*please allow me to introduce myself
i’m a man of wealth and taste
i’ve been around for a long, long year
stole many a man’s soul and faith
and i was round when jesus christ
had his moment of doubt and pain
made damn sure that pilate
washed his hands and sealed his fate
pleased to meet you
hope you guess my name…
as he shuts the door and accelerates down the dirt road, the captain reminds us what hunter thompson said: “when the going gets weird, the weird turn pro.” what the hell am i doing, i think. cocks, le coq, chickens, fearless fowl…they are anti-social. so ready to fight they scream at the break of dawn challenging the very sun. but i have no beef with chickens, they’re as fine as any bird. cockfight chronicles, my story on how our human experience is connected to unspeakable natures, like bloodlust, is in the mix of our features this month. it takes you down the back alleys through some pretty seedy places and ultimately puts you amidst some very well-heeled gentlemen who happen to enjoy screaming at birds. i’m oversimplifying, but maybe not that much. the truth is, if thrown in the pit, any one of those men would probably go at each other just as ferociously as the birds. and given the chance, i bet the cocks wouldn’t mind dropping a few bets. it’s strange, this thing we humans need to exercise. some do it in the form of road rage, others take it to a far more awful place. each of us navigates through the wickedness, making our own special judgments and exceptions, reconciling things to our ideals that someone else would find unconscionable. you can read about the thing that led me to the cockfights in the article that starts on page 106 (or the full sordid back story at lipulse.com). you’d be right to expect that attending a cockfight is a mind-bending experience. thousands of words later and i’m not sure i can articulate it any better than i did a few weeks ago: you can learn everything you need to know about humans by watching animals. you may not want to hear this, but somehow there was no wickedness in the thing. it wasn’t like anyone was rooting for one cock to die. instead, they were just rooting for their cock to win (or at least get through the fight alive). i’ve seen far more wretchedness from mothers at peewee boxing screaming to their nine-year-old boy, “get him! knock him down! you’re a killer! take him down!”

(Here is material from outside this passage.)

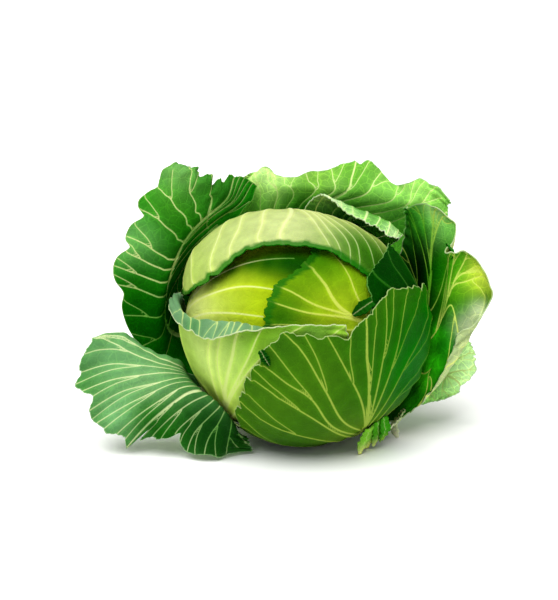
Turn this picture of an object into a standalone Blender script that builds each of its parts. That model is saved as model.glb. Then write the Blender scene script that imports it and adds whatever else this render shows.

fortunately, this issue is also packed with far less complicated things you could do to make yourself feel good. george thorogood, famous for his blues (bad to the bone and one bourbon, one scotch, one beer) talks about this in his interview with our niko krommydas. thorogood claims he’s too happy to sing the blues these days—at least he’s given us enough music to sing it for him. whiskey sheets, our recommendations, recipes and expanded tasting notes on the glorious amber potions, covers the new libation phenomenon that’s been appreciating a renaissance. this magazine put you at the vanguard of craft beer six years ago, well before anyone else started talking about it. your invitation to join us on the whiskey wave is on page 83.
nelson demille, man of mystery, graces our cover this month, as much for his own iconic brand of firestarting as for the literature that continues to flourish under his pen. demille came out with the panther in a big way toward the end of last year and he’s on his way to another book, but he caught up with veteran journalist aileen jacobson to discuss what happens in between. jacobson has a doubleheader this month, her interview with demille covers the man’s style—in both writing and life. on the flip side, she unearths some of the island’s prohibition tales and our history with bootlegging in her usual picture past column.
we saved a few pages for the beautiful things too: the fashion, retail therapy, stuff men want and dining and design. after you’ve tuckered yourself out from gambling, smoking, drinking and barrooms and you need to hit the reset button, these lifestyles pages you look for every month should quell your appetite.